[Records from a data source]
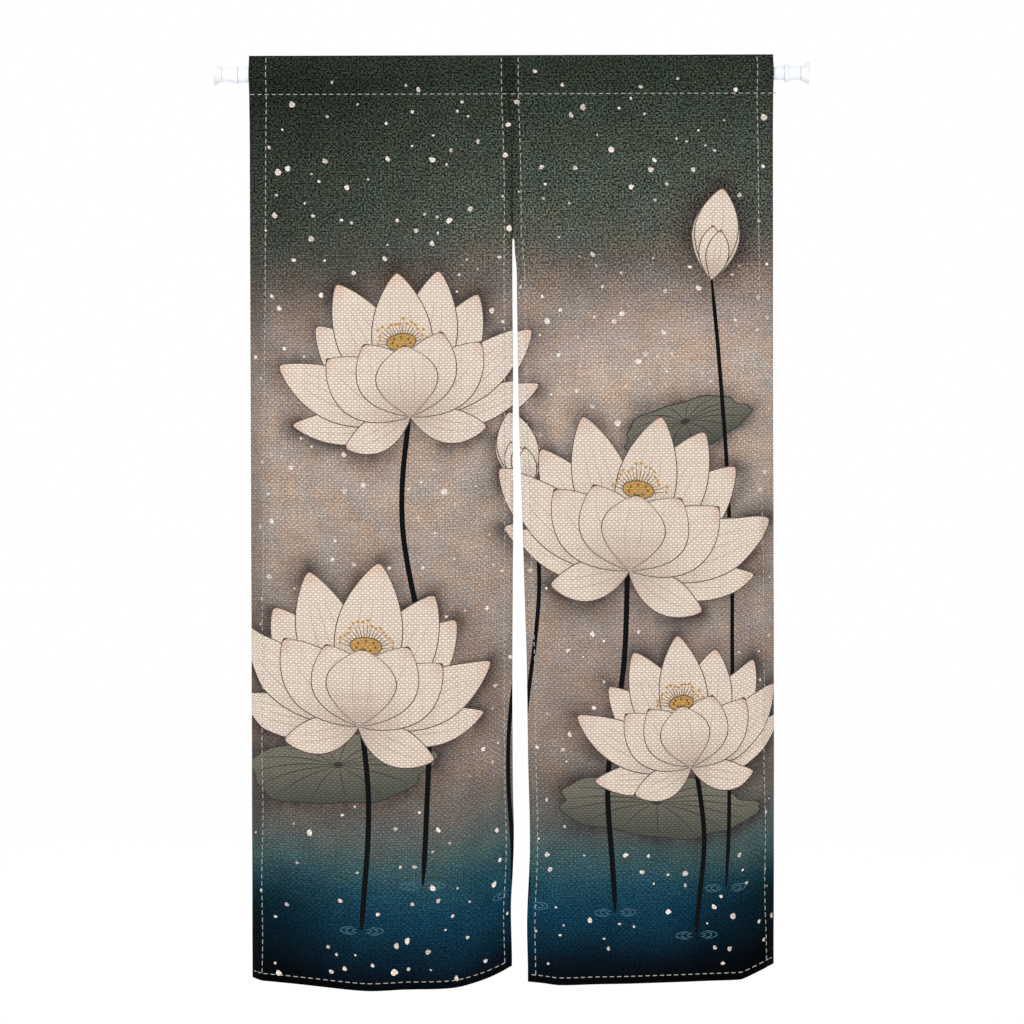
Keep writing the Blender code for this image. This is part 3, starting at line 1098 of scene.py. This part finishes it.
def rounded(profile, radius):
    """The same section with its corners rounded."""
    made = [profile[0]]
    for before, corner, after in zip(profile, profile[1:], profile[2:]):
        before, corner, after = (np.array(p, float) for p in (before, corner, after))
        into, away = before - corner, after - corner
        room = min(radius, 0.45 * np.linalg.norm(into), 0.45 * np.linalg.norm(away))
        start = corner + into / np.linalg.norm(into) * room
        end = corner + away / np.linalg.norm(away) * room
        for t in np.linspace(0, 1, ROUNDING_STEPS + 1):
            made.append(tuple((1 - t) ** 2 * start + 2 * t * (1 - t) * corner + t**2 * end))
    made.append(profile[-1])
    return made


def tube_section(start, end, radius):
    bore = radius - TUBE_WALL
    corners = ((start, bore), (start, radius), (end, radius), (end, bore))
    return rounded(corners, TUBE_ROUNDING)


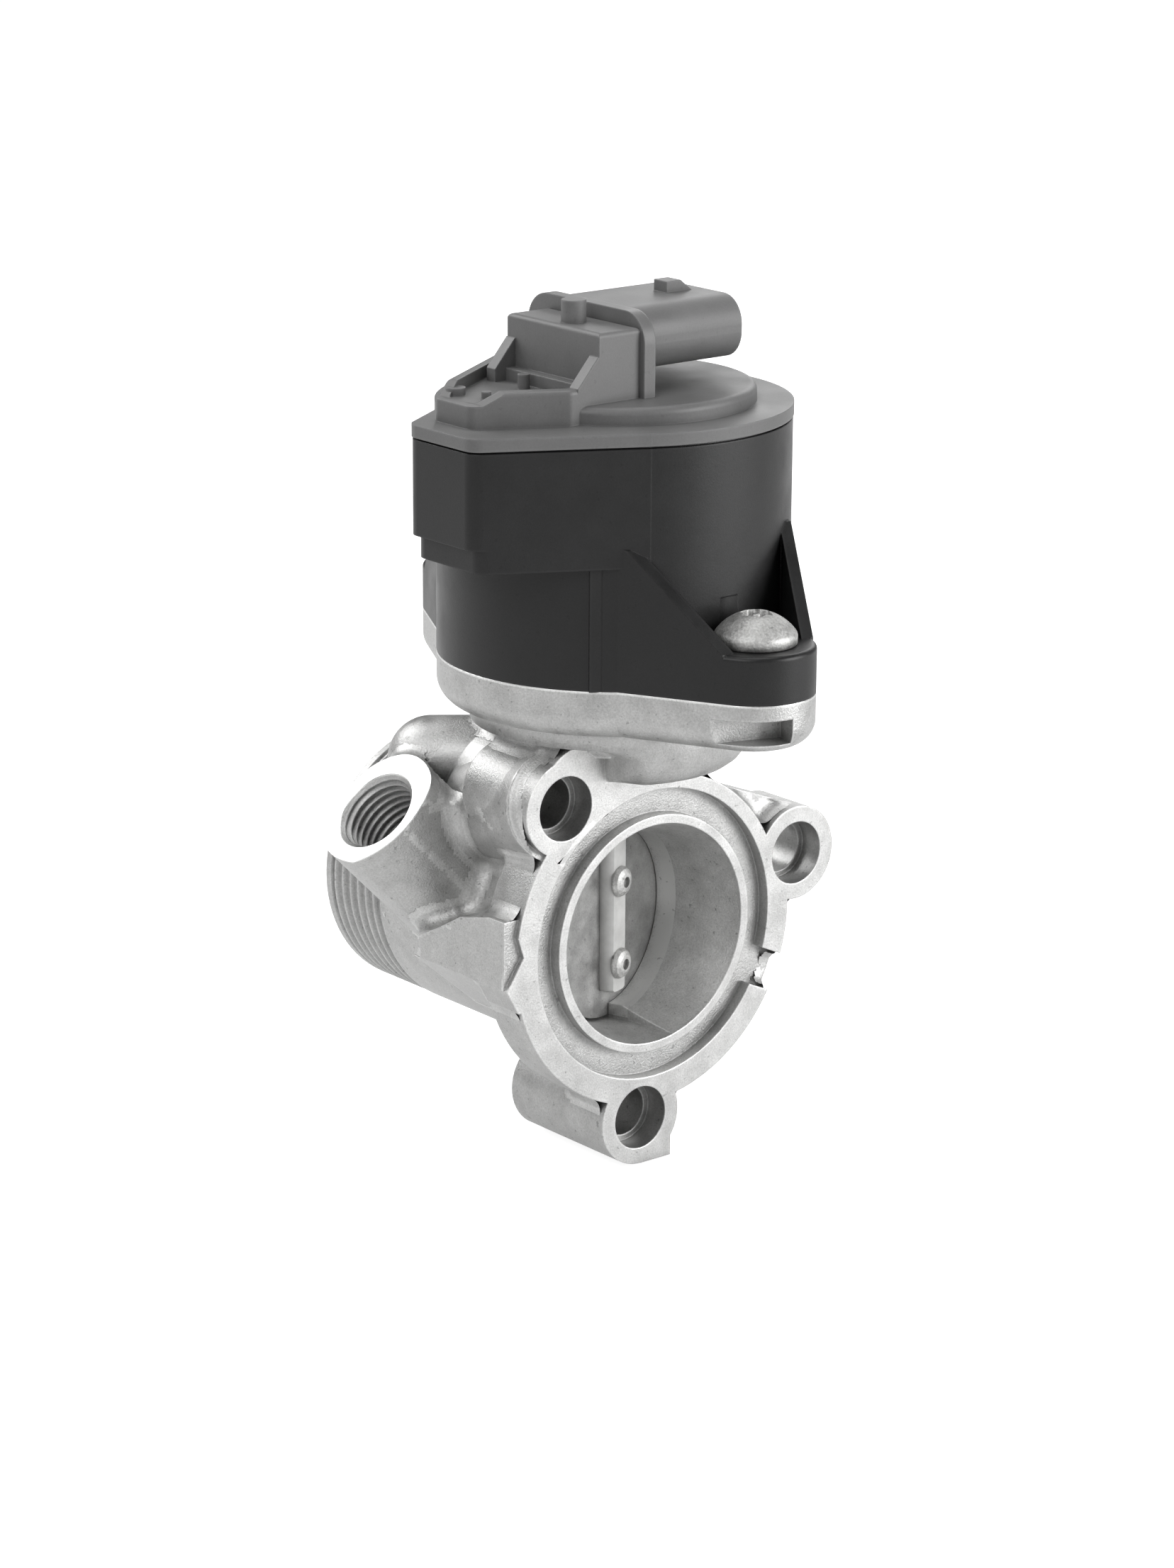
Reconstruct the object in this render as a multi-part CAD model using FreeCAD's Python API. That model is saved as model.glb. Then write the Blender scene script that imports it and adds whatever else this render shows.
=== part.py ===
"""EGR valve with a lap-seated flap, a reduction gear and a round plastic actuator.

Frame: the flap shaft turns about Z, the gas bore runs along Y and crosses the
shaft axis at the origin.  The flange that bolts to the engine faces -Y.
All lengths are in mm.
"""
import FreeCAD, Part
import math
import os

os.makedirs("parts", exist_ok=True)

# Clearances shared by several parts
RUN_GAP = 0.05          # radial running gap of turning parts
FIT_GAP = 0.15          # gap of parts that are only put together
SEAT_GAP = 0.08         # gap left between the flap and its seats

# Valve housing: flange and gas passage
FLANGE_Y = -11.8        # mounting face
FLANGE_T = 8.5
RING_R = 29.7           # round part of the flange
RING_TOP_R = 27.7       # same, between the two upper lugs
GAS_R = 18.1            # gas bore at the flap
MOUTH_STEP = 1.05       # how much wider the bore is at the flange
MOUTH_R = GAS_R + MOUTH_STEP
RIM_T = 1.55            # wall of the rim round the mouth
RIM_R = MOUTH_R + RIM_T
GROOVE_R = 25.2         # outer edge of the gasket groove
GROOVE_D = 2.3
TUBE_R = 23.6           # outside of the tube behind the flange
SPIGOT_Y = 34.0         # start of the ribbed spigot
SPIGOT_END = 50.3
SPIGOT_R = 23.5         # over the ribs
RIB_PITCH = 2.2
RIB_COUNT = 6
RIB_DEPTH = 0.8
LUG_HOLES = ((-19.4, 25.5), (31.5, 8.3), (-2.9, -32.1))   # x, z
LUG_DEPTHS = (17.0, 12.0, 24.7)                           # along Y
LUG_R = 8.25
HOLE_R = 4.4            # M8 bolt clearance
SLEEVE_R = 5.5          # locating sleeve recess at the flange face
SLEEVE_D = 4.5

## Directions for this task
Give back, exactly as written, each line from the one that contains "Reconstruct the object" through the one that contains "SEAT_GAP = 0.08".

## Solved problem
Reconstruct the object in this render as a multi-part CAD model using FreeCAD's Python API. That model is saved as model.glb. Then write the Blender scene script that imports it and adds whatever else this render shows.
=== part.py ===
"""EGR valve with a lap-seated flap, a reduction gear and a round plastic actuator.

Frame: the flap shaft turns about Z, the gas bore runs along Y and crosses the
shaft axis at the origin.  The flange that bolts to the engine faces -Y.
All lengths are in mm.
"""
import FreeCAD, Part
import math
import os

os.makedirs("parts", exist_ok=True)

# Clearances shared by several parts
RUN_GAP = 0.05          # radial running gap of turning parts
FIT_GAP = 0.15          # gap of parts that are only put together
SEAT_GAP = 0.08         # gap left between the flap and its seats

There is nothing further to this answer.